> [Short task]: Strip the pictures and reproduce the rest of the listing exactly.

> [Information given]:
=====

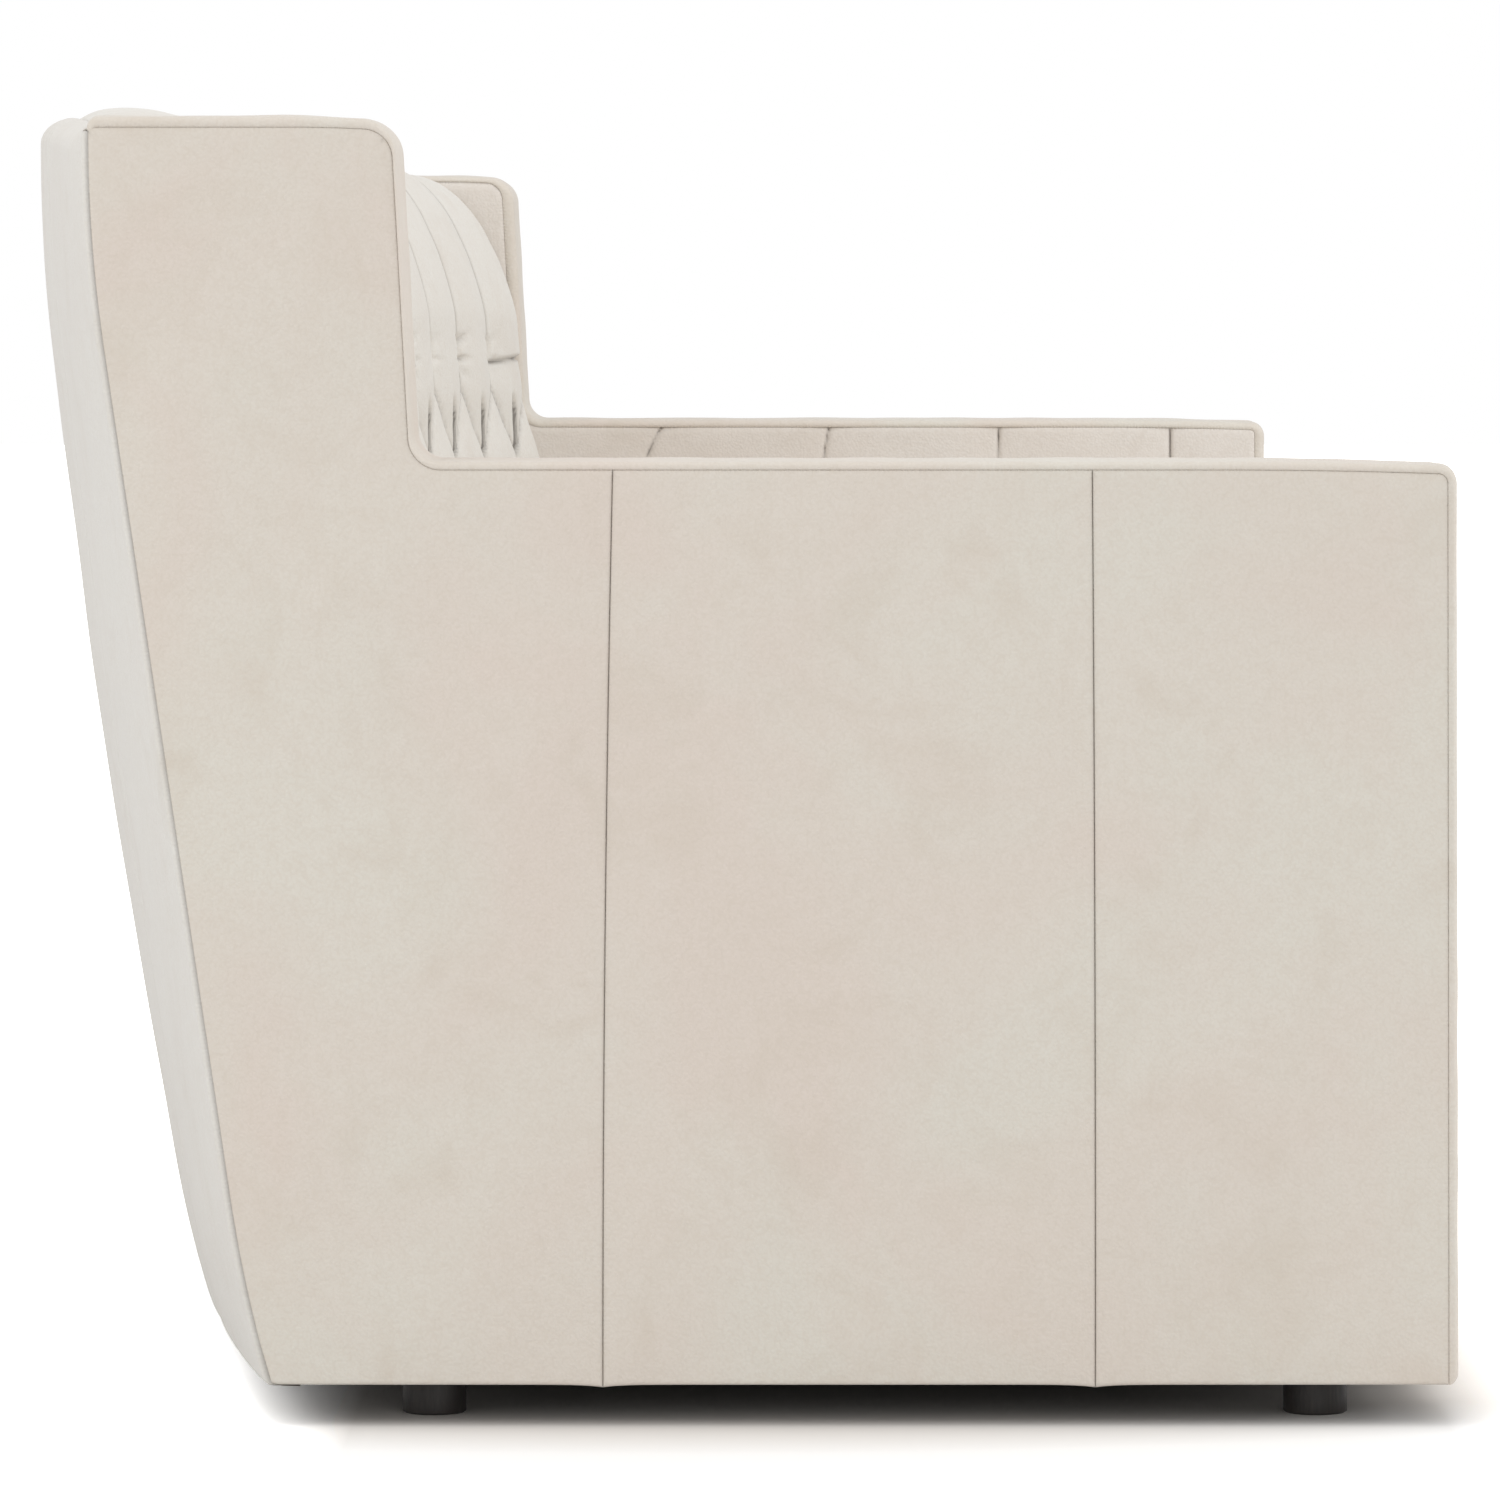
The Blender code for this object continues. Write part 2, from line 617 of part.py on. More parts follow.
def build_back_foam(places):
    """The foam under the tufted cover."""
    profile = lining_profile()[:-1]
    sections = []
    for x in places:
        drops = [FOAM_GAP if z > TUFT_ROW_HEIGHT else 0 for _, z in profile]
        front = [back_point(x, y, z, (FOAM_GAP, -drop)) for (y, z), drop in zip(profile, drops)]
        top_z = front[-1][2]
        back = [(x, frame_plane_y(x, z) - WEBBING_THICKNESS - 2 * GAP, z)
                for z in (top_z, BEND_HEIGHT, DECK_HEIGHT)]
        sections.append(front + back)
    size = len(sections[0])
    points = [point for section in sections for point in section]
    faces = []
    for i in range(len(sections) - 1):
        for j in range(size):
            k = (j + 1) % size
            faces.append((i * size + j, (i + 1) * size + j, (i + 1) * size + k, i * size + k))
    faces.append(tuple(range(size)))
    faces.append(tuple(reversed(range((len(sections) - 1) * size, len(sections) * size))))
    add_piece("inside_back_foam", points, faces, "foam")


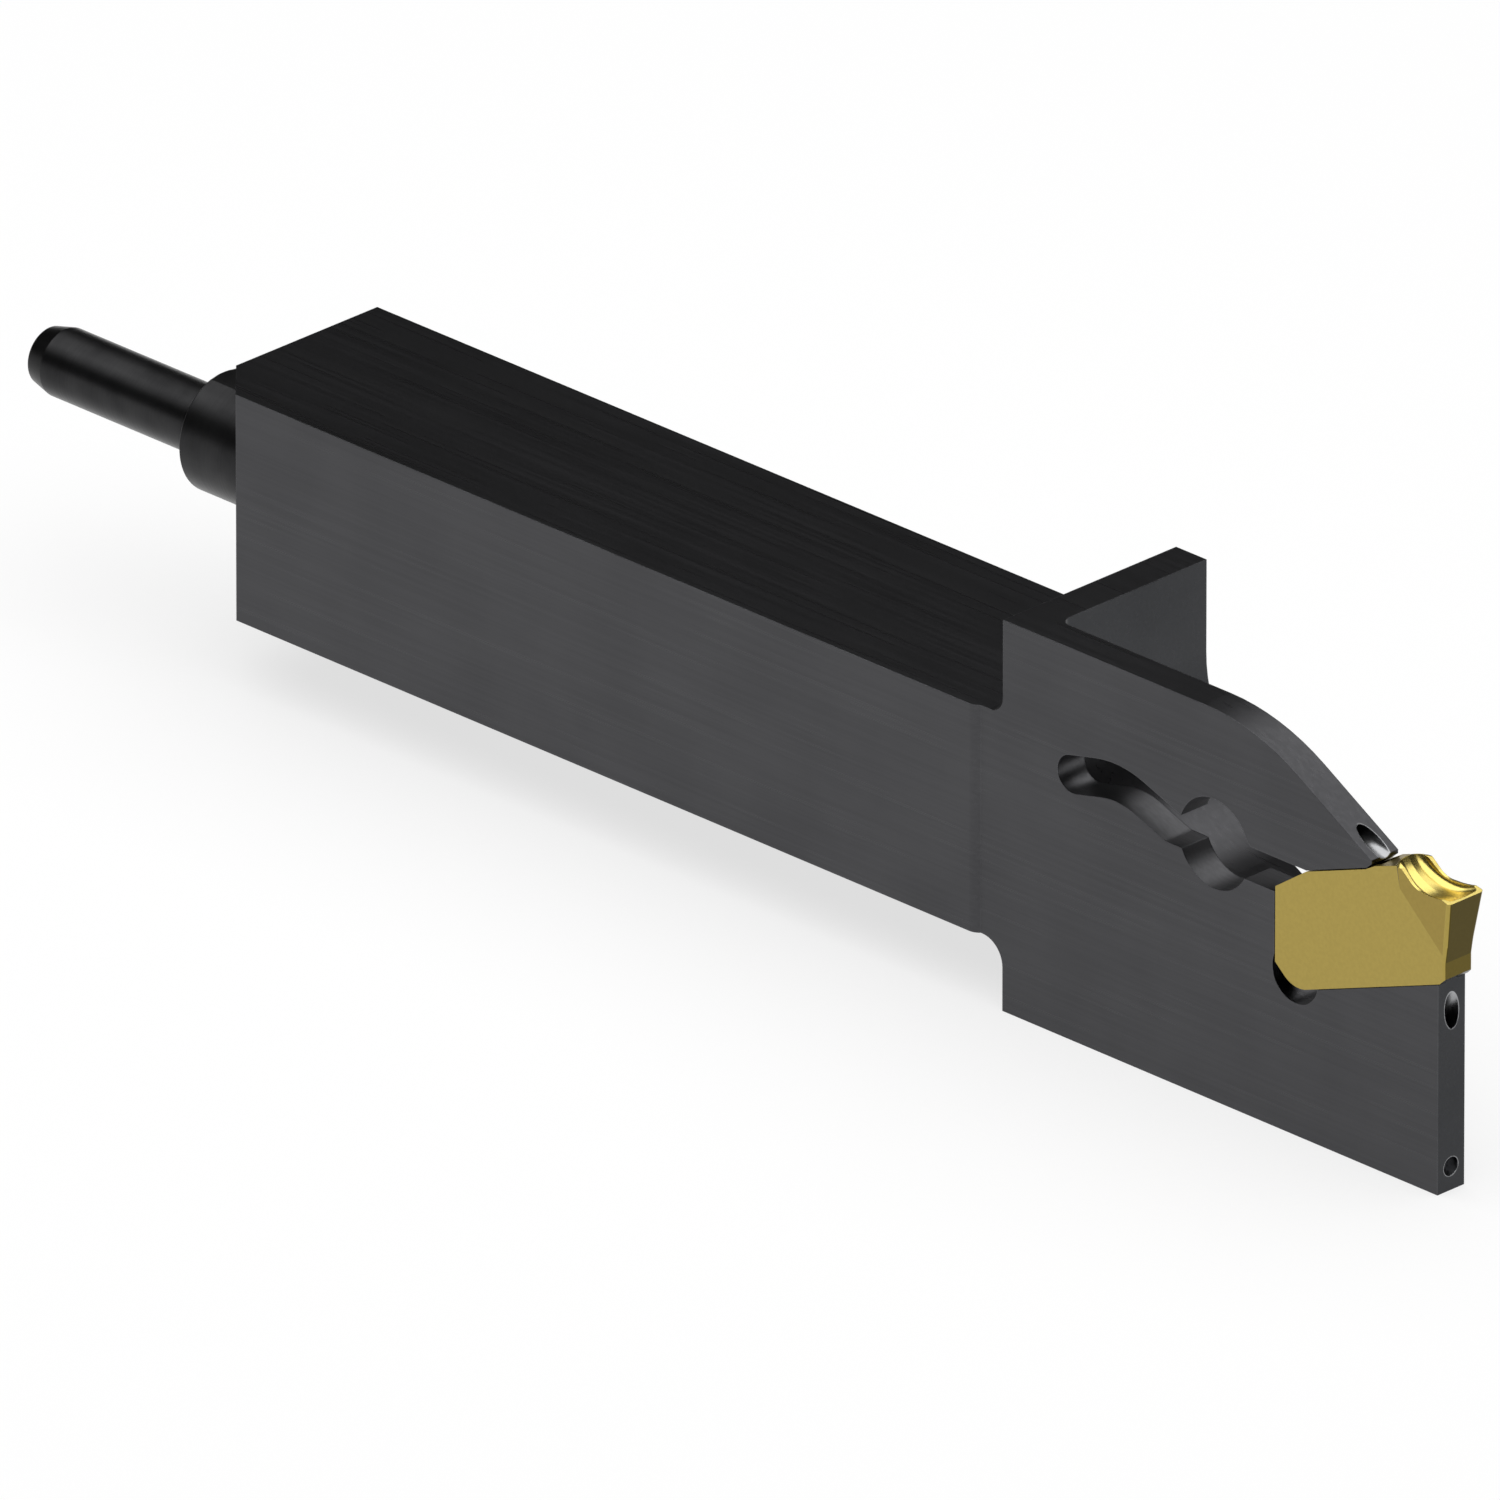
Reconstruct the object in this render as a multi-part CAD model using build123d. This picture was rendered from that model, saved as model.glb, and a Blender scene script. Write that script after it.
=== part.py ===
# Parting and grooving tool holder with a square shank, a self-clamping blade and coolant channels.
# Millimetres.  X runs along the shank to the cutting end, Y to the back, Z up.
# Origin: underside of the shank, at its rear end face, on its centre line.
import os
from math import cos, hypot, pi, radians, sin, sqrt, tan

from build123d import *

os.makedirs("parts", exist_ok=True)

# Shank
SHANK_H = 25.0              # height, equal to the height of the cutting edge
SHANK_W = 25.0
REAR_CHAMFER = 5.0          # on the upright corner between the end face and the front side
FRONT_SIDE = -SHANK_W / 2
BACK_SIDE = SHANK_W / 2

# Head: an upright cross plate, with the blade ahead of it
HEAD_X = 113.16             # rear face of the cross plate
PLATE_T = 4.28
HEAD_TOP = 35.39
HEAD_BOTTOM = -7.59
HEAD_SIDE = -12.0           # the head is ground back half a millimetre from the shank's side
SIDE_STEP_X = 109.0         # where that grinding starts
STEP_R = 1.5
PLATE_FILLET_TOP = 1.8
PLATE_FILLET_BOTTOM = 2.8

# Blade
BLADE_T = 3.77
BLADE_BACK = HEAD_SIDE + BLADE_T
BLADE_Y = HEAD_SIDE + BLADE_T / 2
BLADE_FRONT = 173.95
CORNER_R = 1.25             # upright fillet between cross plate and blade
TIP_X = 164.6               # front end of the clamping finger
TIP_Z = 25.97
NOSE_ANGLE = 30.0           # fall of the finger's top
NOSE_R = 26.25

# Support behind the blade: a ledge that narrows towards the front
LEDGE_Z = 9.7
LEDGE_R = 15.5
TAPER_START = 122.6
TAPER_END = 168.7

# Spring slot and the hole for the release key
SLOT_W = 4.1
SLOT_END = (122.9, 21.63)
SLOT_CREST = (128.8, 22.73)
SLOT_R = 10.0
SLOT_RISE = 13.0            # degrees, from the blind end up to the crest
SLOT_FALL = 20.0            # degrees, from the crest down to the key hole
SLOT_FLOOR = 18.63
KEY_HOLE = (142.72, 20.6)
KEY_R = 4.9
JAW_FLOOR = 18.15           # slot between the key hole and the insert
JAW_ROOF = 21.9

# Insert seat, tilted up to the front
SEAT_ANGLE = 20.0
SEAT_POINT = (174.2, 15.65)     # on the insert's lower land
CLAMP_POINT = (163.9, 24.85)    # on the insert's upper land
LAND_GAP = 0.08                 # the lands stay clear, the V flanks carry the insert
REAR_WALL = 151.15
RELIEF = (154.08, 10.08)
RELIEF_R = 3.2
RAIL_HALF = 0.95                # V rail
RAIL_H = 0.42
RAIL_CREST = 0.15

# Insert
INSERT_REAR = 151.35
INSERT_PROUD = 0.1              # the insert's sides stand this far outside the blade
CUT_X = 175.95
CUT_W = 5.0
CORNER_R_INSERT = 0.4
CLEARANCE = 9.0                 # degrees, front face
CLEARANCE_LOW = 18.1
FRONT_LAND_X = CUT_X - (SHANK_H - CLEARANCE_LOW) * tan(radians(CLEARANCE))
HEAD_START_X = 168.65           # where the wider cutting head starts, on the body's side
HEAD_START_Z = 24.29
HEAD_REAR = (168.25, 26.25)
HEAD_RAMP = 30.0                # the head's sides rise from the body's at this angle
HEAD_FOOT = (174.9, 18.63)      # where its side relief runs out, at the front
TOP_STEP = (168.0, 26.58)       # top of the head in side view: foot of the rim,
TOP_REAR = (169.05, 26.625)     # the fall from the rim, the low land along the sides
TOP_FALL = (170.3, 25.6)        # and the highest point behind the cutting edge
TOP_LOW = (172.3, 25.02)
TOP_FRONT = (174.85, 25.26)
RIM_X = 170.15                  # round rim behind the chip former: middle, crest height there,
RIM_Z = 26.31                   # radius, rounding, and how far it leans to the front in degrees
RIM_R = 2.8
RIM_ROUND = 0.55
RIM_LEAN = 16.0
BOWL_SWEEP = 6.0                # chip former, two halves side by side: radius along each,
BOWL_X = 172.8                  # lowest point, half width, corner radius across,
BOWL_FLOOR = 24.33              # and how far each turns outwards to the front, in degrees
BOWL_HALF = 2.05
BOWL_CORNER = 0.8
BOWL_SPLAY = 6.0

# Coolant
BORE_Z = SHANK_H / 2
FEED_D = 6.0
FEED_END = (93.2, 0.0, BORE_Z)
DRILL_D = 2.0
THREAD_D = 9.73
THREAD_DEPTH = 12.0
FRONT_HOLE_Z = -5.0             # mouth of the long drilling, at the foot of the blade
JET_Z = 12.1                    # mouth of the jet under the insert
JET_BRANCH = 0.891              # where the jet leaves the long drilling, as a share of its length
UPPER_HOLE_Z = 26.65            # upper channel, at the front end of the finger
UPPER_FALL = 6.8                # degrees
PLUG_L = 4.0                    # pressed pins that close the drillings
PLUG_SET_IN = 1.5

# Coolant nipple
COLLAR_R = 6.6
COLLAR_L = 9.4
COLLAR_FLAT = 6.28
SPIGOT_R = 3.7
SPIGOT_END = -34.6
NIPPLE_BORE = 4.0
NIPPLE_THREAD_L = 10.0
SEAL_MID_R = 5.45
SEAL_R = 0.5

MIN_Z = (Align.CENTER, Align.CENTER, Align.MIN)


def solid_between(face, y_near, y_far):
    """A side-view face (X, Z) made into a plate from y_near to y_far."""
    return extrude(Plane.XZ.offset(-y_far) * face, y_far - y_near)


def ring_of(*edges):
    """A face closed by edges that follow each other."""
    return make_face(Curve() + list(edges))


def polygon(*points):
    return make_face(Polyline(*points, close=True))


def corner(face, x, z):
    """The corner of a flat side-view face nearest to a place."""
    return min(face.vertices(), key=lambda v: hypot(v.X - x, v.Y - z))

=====

> [Output for this exercise]:
The Blender code for this object continues. Write part 2, from line 617 of part.py on. More parts follow.
def build_back_foam(places):
    """The foam under the tufted cover."""
    profile = lining_profile()[:-1]
    sections = []
    for x in places:
        drops = [FOAM_GAP if z > TUFT_ROW_HEIGHT else 0 for _, z in profile]
        front = [back_point(x, y, z, (FOAM_GAP, -drop)) for (y, z), drop in zip(profile, drops)]
        top_z = front[-1][2]
        back = [(x, frame_plane_y(x, z) - WEBBING_THICKNESS - 2 * GAP, z)
                for z in (top_z, BEND_HEIGHT, DECK_HEIGHT)]
        sections.append(front + back)
    size = len(sections[0])
    points = [point for section in sections for point in section]
    faces = []
    for i in range(len(sections) - 1):
        for j in range(size):
            k = (j + 1) % size
            faces.append((i * size + j, (i + 1) * size + j, (i + 1) * size + k, i * size + k))
    faces.append(tuple(range(size)))
    faces.append(tuple(reversed(range((len(sections) - 1) * size, len(sections) * size))))
    add_piece("inside_back_foam", points, faces, "foam")


Reconstruct the object in this render as a multi-part CAD model using build123d. This picture was rendered from that model, saved as model.glb, and a Blender scene script. Write that script after it.
=== part.py ===
# Parting and grooving tool holder with a square shank, a self-clamping blade and coolant channels.
# Millimetres.  X runs along the shank to the cutting end, Y to the back, Z up.
# Origin: underside of the shank, at its rear end face, on its centre line.
import os
from math import cos, hypot, pi, radians, sin, sqrt, tan

from build123d import *

os.makedirs("parts", exist_ok=True)

# Shank
SHANK_H = 25.0              # height, equal to the height of the cutting edge
SHANK_W = 25.0
REAR_CHAMFER = 5.0          # on the upright corner between the end face and the front side
FRONT_SIDE = -SHANK_W / 2
BACK_SIDE = SHANK_W / 2

# Head: an upright cross plate, with the blade ahead of it
HEAD_X = 113.16             # rear face of the cross plate
PLATE_T = 4.28
HEAD_TOP = 35.39
HEAD_BOTTOM = -7.59
HEAD_SIDE = -12.0           # the head is ground back half a millimetre from the shank's side
SIDE_STEP_X = 109.0         # where that grinding starts
STEP_R = 1.5
PLATE_FILLET_TOP = 1.8
PLATE_FILLET_BOTTOM = 2.8

# Blade
BLADE_T = 3.77
BLADE_BACK = HEAD_SIDE + BLADE_T
BLADE_Y = HEAD_SIDE + BLADE_T / 2
BLADE_FRONT = 173.95
CORNER_R = 1.25             # upright fillet between cross plate and blade
TIP_X = 164.6               # front end of the clamping finger
TIP_Z = 25.97
NOSE_ANGLE = 30.0           # fall of the finger's top
NOSE_R = 26.25

# Support behind the blade: a ledge that narrows towards the front
LEDGE_Z = 9.7
LEDGE_R = 15.5
TAPER_START = 122.6
TAPER_END = 168.7

# Spring slot and the hole for the release key
SLOT_W = 4.1
SLOT_END = (122.9, 21.63)
SLOT_CREST = (128.8, 22.73)
SLOT_R = 10.0
SLOT_RISE = 13.0            # degrees, from the blind end up to the crest
SLOT_FALL = 20.0            # degrees, from the crest down to the key hole
SLOT_FLOOR = 18.63
KEY_HOLE = (142.72, 20.6)
KEY_R = 4.9
JAW_FLOOR = 18.15           # slot between the key hole and the insert
JAW_ROOF = 21.9

# Insert seat, tilted up to the front
SEAT_ANGLE = 20.0
SEAT_POINT = (174.2, 15.65)     # on the insert's lower land
CLAMP_POINT = (163.9, 24.85)    # on the insert's upper land
LAND_GAP = 0.08                 # the lands stay clear, the V flanks carry the insert
REAR_WALL = 151.15
RELIEF = (154.08, 10.08)
RELIEF_R = 3.2
RAIL_HALF = 0.95                # V rail
RAIL_H = 0.42
RAIL_CREST = 0.15

# Insert
INSERT_REAR = 151.35
INSERT_PROUD = 0.1              # the insert's sides stand this far outside the blade
CUT_X = 175.95
CUT_W = 5.0
CORNER_R_INSERT = 0.4
CLEARANCE = 9.0                 # degrees, front face
CLEARANCE_LOW = 18.1
FRONT_LAND_X = CUT_X - (SHANK_H - CLEARANCE_LOW) * tan(radians(CLEARANCE))
HEAD_START_X = 168.65           # where the wider cutting head starts, on the body's side
HEAD_START_Z = 24.29
HEAD_REAR = (168.25, 26.25)
HEAD_RAMP = 30.0                # the head's sides rise from the body's at this angle
HEAD_FOOT = (174.9, 18.63)      # where its side relief runs out, at the front
TOP_STEP = (168.0, 26.58)       # top of the head in side view: foot of the rim,
TOP_REAR = (169.05, 26.625)     # the fall from the rim, the low land along the sides
TOP_FALL = (170.3, 25.6)        # and the highest point behind the cutting edge
TOP_LOW = (172.3, 25.02)
TOP_FRONT = (174.85, 25.26)
RIM_X = 170.15                  # round rim behind the chip former: middle, crest height there,
RIM_Z = 26.31                   # radius, rounding, and how far it leans to the front in degrees
RIM_R = 2.8
RIM_ROUND = 0.55
RIM_LEAN = 16.0
BOWL_SWEEP = 6.0                # chip former, two halves side by side: radius along each,
BOWL_X = 172.8                  # lowest point, half width, corner radius across,
BOWL_FLOOR = 24.33              # and how far each turns outwards to the front, in degrees
BOWL_HALF = 2.05
BOWL_CORNER = 0.8
BOWL_SPLAY = 6.0

# Coolant
BORE_Z = SHANK_H / 2
FEED_D = 6.0
FEED_END = (93.2, 0.0, BORE_Z)
DRILL_D = 2.0
THREAD_D = 9.73
THREAD_DEPTH = 12.0
FRONT_HOLE_Z = -5.0             # mouth of the long drilling, at the foot of the blade
JET_Z = 12.1                    # mouth of the jet under the insert
JET_BRANCH = 0.891              # where the jet leaves the long drilling, as a share of its length
UPPER_HOLE_Z = 26.65            # upper channel, at the front end of the finger
UPPER_FALL = 6.8                # degrees
PLUG_L = 4.0                    # pressed pins that close the drillings
PLUG_SET_IN = 1.5

# Coolant nipple
COLLAR_R = 6.6
COLLAR_L = 9.4
COLLAR_FLAT = 6.28
SPIGOT_R = 3.7
SPIGOT_END = -34.6
NIPPLE_BORE = 4.0
NIPPLE_THREAD_L = 10.0
SEAL_MID_R = 5.45
SEAL_R = 0.5

MIN_Z = (Align.CENTER, Align.CENTER, Align.MIN)


def solid_between(face, y_near, y_far):
    """A side-view face (X, Z) made into a plate from y_near to y_far."""
    return extrude(Plane.XZ.offset(-y_far) * face, y_far - y_near)


def ring_of(*edges):
    """A face closed by edges that follow each other."""
    return make_face(Curve() + list(edges))


def polygon(*points):
    return make_face(Polyline(*points, close=True))


def corner(face, x, z):
    """The corner of a flat side-view face nearest to a place."""
    return min(face.vertices(), key=lambda v: hypot(v.X - x, v.Y - z))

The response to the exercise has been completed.